While Simon does see problems related to the influx of illegals, economically speaking he notes, representing
lower-than-average amounts of human capital, [...] they increase the competition that native unskilled workers face. But the damage to the latter group is far less than is popularly imagined; and the overall effect of the illegals is positive in every manner of influence examined here. [I]mmigrants use very small amounts of public services [...] both because of their favorable age distribution and because they are afraid of apprehension if they attempt to obtain services. At the same time they pay income and Social Security taxes many times the cost of the services that they use. (Ibid. p.373)
12. Policy Recommendation
Popular misgivings concerning overloading the welfare system and creating deleterious labour market effects are exaggerated, and, indeed, non-existent or - when occurring in selected areas - overall insignificant, according to Simon. He considers large-scale deterioration owing to mass immigration unlikely, and the assessment of its impact hard to project:
Taking immigrants in at a rate equal to, or even far above, our present admission rate improves our average standard of living, on balance. [...] Rather than being a matter of charity, we can expect our incomes to be higher rather than lower in future years if we take in more immigrants.
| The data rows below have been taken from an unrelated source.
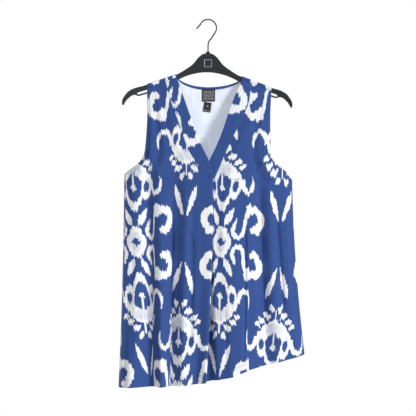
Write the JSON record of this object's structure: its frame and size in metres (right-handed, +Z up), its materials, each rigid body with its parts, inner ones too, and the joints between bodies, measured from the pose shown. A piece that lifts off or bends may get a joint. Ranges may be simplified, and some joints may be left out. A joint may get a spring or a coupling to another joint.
{
  "type": "sleeveless tunic top on a hanger",
  "caption": "Sleeveless cloth tunic with a banded V neck, a centre pleat, soft flutes and a slanted hem, hanging on a moulded hanger with a wire hook.",
  "frame": {"origin": "inside top of the hanger's hook, where it rests on a rail", "axes": "+Z up, the front of the garment faces -Y, +X to the viewer's right; the hem is longer at -X"},
  "size_m": [0.4655, 0.0952, 0.9199],
  "materials": {
    "printed_jersey": "soft matt jersey, royal blue with a white ikat print on its face and pale on its back",
    "band_jersey": "doubled jersey, royal blue with a white scroll",
    "woven_label": "black damask weave without lettering",
    "hanger_plastic": "black, satin",
    "hook_wire": "dark, satin"
  },
  "bodies": {
    "root": {"front": "printed_jersey", "back": "printed_jersey", "neckband_left": "band_jersey", "neckband_right": "band_jersey", "neckband_back": "band_jersey", "neck_label": "woven_label", "size_tab": "woven_label", "hanger_body": "hanger_plastic", "hanger_hook": "hook_wire"}
  },
  "joints": []
}
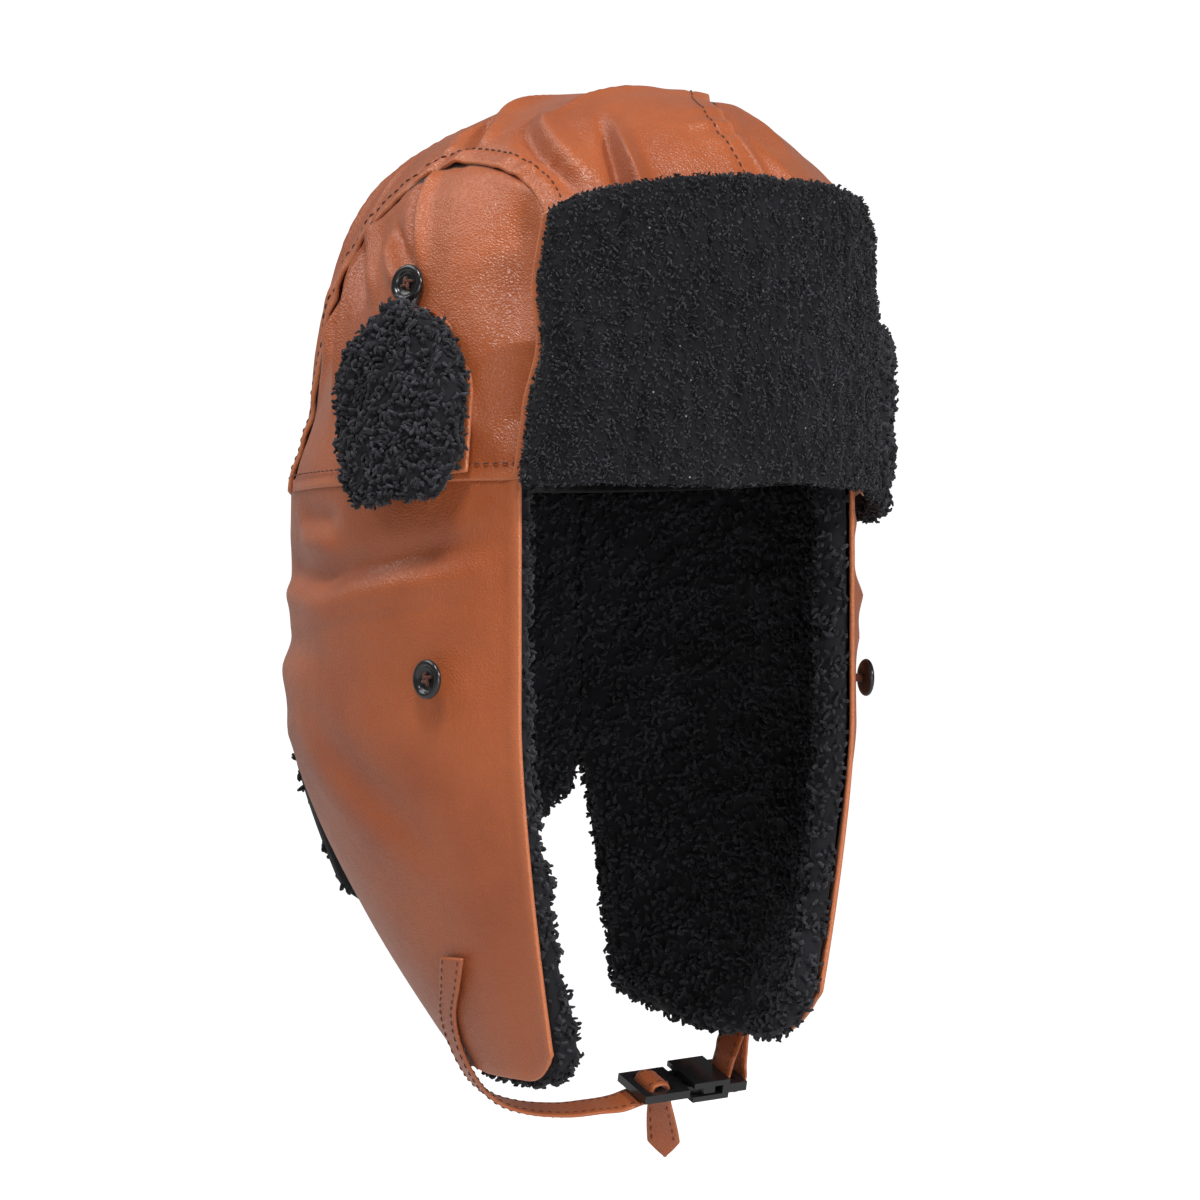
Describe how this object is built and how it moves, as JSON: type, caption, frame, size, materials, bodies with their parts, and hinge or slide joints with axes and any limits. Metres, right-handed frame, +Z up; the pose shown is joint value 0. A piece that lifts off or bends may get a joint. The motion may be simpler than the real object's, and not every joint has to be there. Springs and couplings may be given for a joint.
{
  "type": "trapper hat",
  "caption": "Leather trapper hat with sherpa-lined ear, nape and brow flaps, buttoned ear tabs and a chin strap closed by a side-release buckle.",
  "frame": {"origin": "centre of the head opening, level with the seam where the crown meets the flaps", "axes": "+Z up out of the crown, -Y to the front where the brow flap stands, +X to the wearer's left"},
  "size_m": [0.2064, 0.2474, 0.3714],
  "materials": {
    "leather": "satin tan faux leather",
    "sherpa": "curly black sherpa pile",
    "satin": "smooth black lining cloth",
    "loop": "black elastic cord",
    "button": "glossy black",
    "thread": "rust polyester thread",
    "buckle": "glossy black"
  },
  "bodies": {
    "crown": {"top_panel": "leather", "side_panel_right": "leather", "side_panel_left": "leather", "crown_lining": "satin", "sweatband": "satin", "right_upper_button": "button", "right_upper_button_thread": "thread", "left_upper_button": "button", "left_upper_button_thread": "thread"},
    "front_flap": {"front_flap_leather": "leather", "front_flap_sherpa": "sherpa"},
    "right_tab": {"right_tab_leather": "leather", "right_tab_sherpa": "sherpa", "right_tab_loop": "loop"},
    "left_tab": {"left_tab_leather": "leather", "left_tab_sherpa": "sherpa", "left_tab_loop": "loop"},
    "right_ear_flap": {"right_ear_flap_leather": "leather", "right_ear_flap_sherpa": "sherpa", "right_lower_button": "button", "right_lower_button_thread": "thread"},
    "left_ear_flap": {"left_ear_flap_leather": "leather", "left_ear_flap_sherpa": "sherpa", "left_lower_button": "button", "left_lower_button_thread": "thread", "socket_strap": "leather", "buckle_socket": "buckle"},
    "nape_flap": {"nape_flap_leather": "leather", "nape_flap_sherpa": "sherpa"},
    "strap": {"chin_strap": "leather", "buckle_plug": "buckle"},
    "prong_front": {"buckle_prong_front": "buckle"},
    "prong_rear": {"buckle_prong_rear": "buckle"}
  },
  "joints": [
    {"name": "front_flap_fold", "type": "hinge", "parent": "crown", "child": "front_flap", "pos_m": [0, -0.112, 0], "axis": [1, 0, 0], "range_deg": [0, 125]},
    {"name": "right_tab_fold", "type": "hinge", "parent": "crown", "child": "right_tab", "pos_m": [-0.08955, -0.04439, -0.001], "axis": [-0.3937, 0.9192, 0], "range_deg": [-150, 0]},
    {"name": "left_tab_fold", "type": "hinge", "parent": "crown", "child": "left_tab", "pos_m": [0.08955, -0.04439, -0.001], "axis": [-0.3937, -0.9192, 0], "range_deg": [-150, 0]},
    {"name": "right_ear_flap_fold", "type": "hinge", "parent": "crown", "child": "right_ear_flap", "pos_m": [-0.1, 0, -0.0005], "axis": [0, 1, 0], "range_deg": [0, 150]},
    {"name": "left_ear_flap_fold", "type": "hinge", "parent": "crown", "child": "left_ear_flap", "pos_m": [0.1, 0, -0.0005], "axis": [0, -1, 0], "range_deg": [0, 150]},
    {"name": "nape_flap_fold", "type": "hinge", "parent": "crown", "child": "nape_flap", "pos_m": [0, 0.12, 0], "axis": [1, 0, 0], "range_deg": [0, 150]},
    {"name": "buckle_release", "type": "slide", "parent": "right_ear_flap", "child": "strap", "axis": [-0.9976, 0, -0.0698], "range_m": [0, 0.028]},
    {"name": "prong_front_flex", "type": "hinge", "parent": "strap", "child": "prong_front", "pos_m": [0.03299, -0.01917, -0.20909], "axis": [-0.0656, -0.342, 0.9374], "range_deg": [0, 8], "stiffness_Nm_per_rad": 0.02},
    {"name": "prong_rear_flex", "type": "hinge", "parent": "strap", "child": "prong_rear", "pos_m": [0.03272, -0.00883, -0.20534], "axis": [-0.0656, -0.342, 0.9374], "range_deg": [-8, 0], "stiffness_Nm_per_rad": 0.02}
  ],
  "couplings": [
    {"joint": "prong_rear_flex", "follows": "prong_front_flex", "ratio": -1}
  ]
}
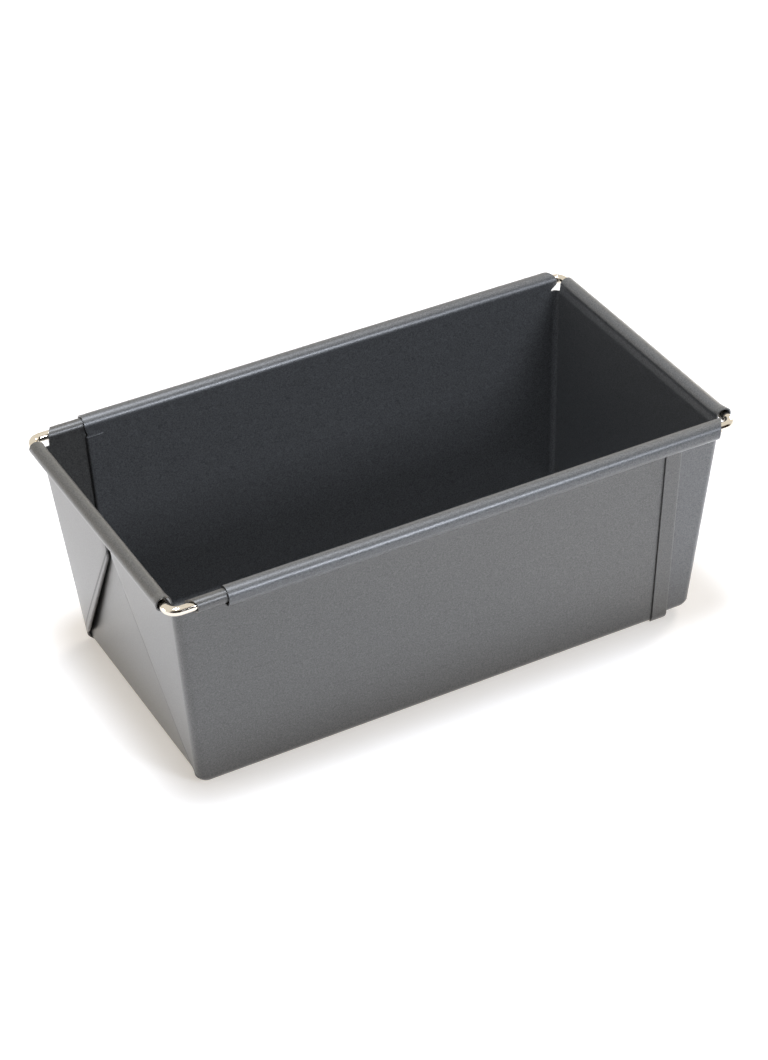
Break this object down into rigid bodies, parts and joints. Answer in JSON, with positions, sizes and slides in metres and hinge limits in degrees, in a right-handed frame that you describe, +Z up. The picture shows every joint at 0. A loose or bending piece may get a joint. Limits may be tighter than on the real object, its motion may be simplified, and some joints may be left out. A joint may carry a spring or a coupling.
{
  "type": "adjustable loaf pan",
  "caption": "Open rectangular loaf pan in two nested halves that slide apart to lengthen it, with envelope-folded corners and wire-reinforced rolled rims.",
  "frame": {"origin": "middle of the pan as it stands closed, on the surface under it", "axes": "+X along the pan, from the outer half's end wall to the inner half's end wall and the way the inner half slides out; +Z up out of the open top"},
  "size_m": [0.2046, 0.115, 0.0807],
  "materials": {
    "nonstick_steel": "dark grey non-stick coating on steel sheet, satin with a fine metallic grain",
    "plated_wire": "bright nickel-plated steel wire"
  },
  "bodies": {
    "outer_half": {"outer_pan_sheet": "nonstick_steel", "outer_rim_wire": "plated_wire"},
    "inner_half": {"inner_pan_sheet": "nonstick_steel", "inner_rim_wire": "plated_wire"}
  },
  "joints": [
    {"name": "length_slide", "type": "slide", "parent": "outer_half", "child": "inner_half", "axis": [1, 0, 0], "range_m": [-0.0065, 0.145]}
  ]
}
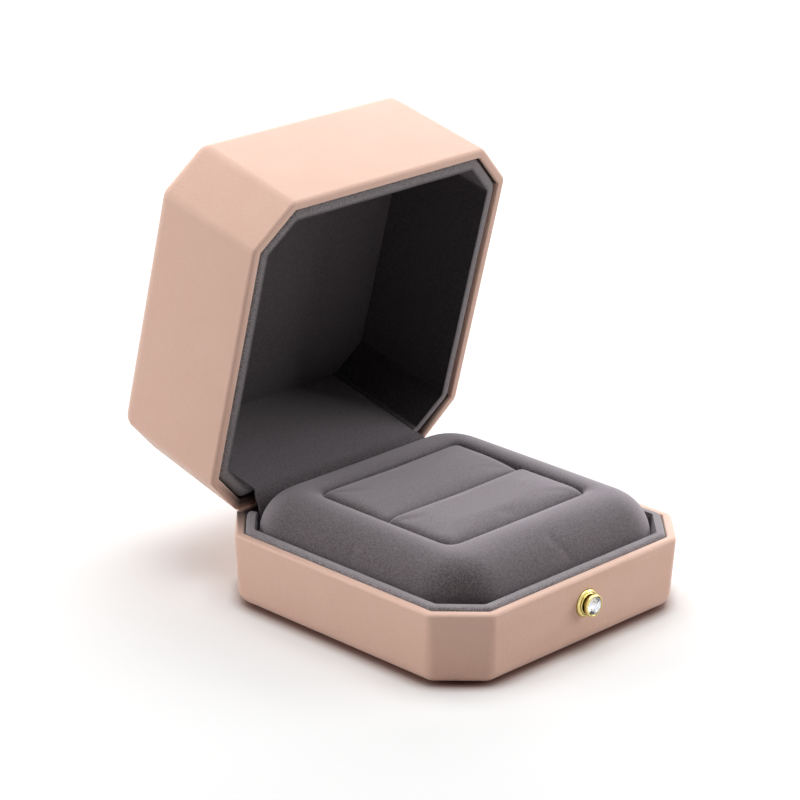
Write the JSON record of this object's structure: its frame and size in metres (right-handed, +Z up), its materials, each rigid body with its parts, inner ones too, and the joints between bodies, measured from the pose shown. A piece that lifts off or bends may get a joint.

Therefore, increasing the total immigration quota is recommended. (Ibid. 373)
He explains further:
Therefore, a policy which is both prudent and also consistent with these observations would be to increase immigration quotas in a series of increments of significant size - perhaps half a percent, or one percent, of total population at each step - to check on any unexpected negative consequences, and to determine whether demand for admission ever exceeds the supply of places. (Ibid. p. 376)
His ultimate conclusions leave me somewhat uncertain as to the scheme he is actually proposing, as he concedes that mass immigration may alter the positive picture drawn by him disadvantageously, yet he recommends large increases in admission quotas, and then again seems to hedge his position by recommending a system that appears to favour relatively wealthy and highly-skilled applicants:
If a country is to ration by the amount of human and financial capital that the potential immigrants will bring to invest, why not go even further and simply auction off the right to immigrate, with the proceeds of the auction going to the public coffers? [...] The key to the efficiency of an auction system is that individuals are likely to assess their own economic capacities better than can an arbitrary point system; the latter process does not take into account many of the most important characteristics because they are not identifiable with demographic criteria. Those persons who will stake their own money upon correct identification of such capacities are ipso facto the possible bets to be high economic producers in the US. Recommendation: Adopt an auction plan.(Ibid. p. 363)
At any rate, the purpose of the first and second part of the present post is to get to know the arguments of the contending schools (here the position taken by Julian Simon) and build up a more comprehensive picture of the structure of dissent in the debate surrounding immigration.
At this early stage, I do not know where I am heading.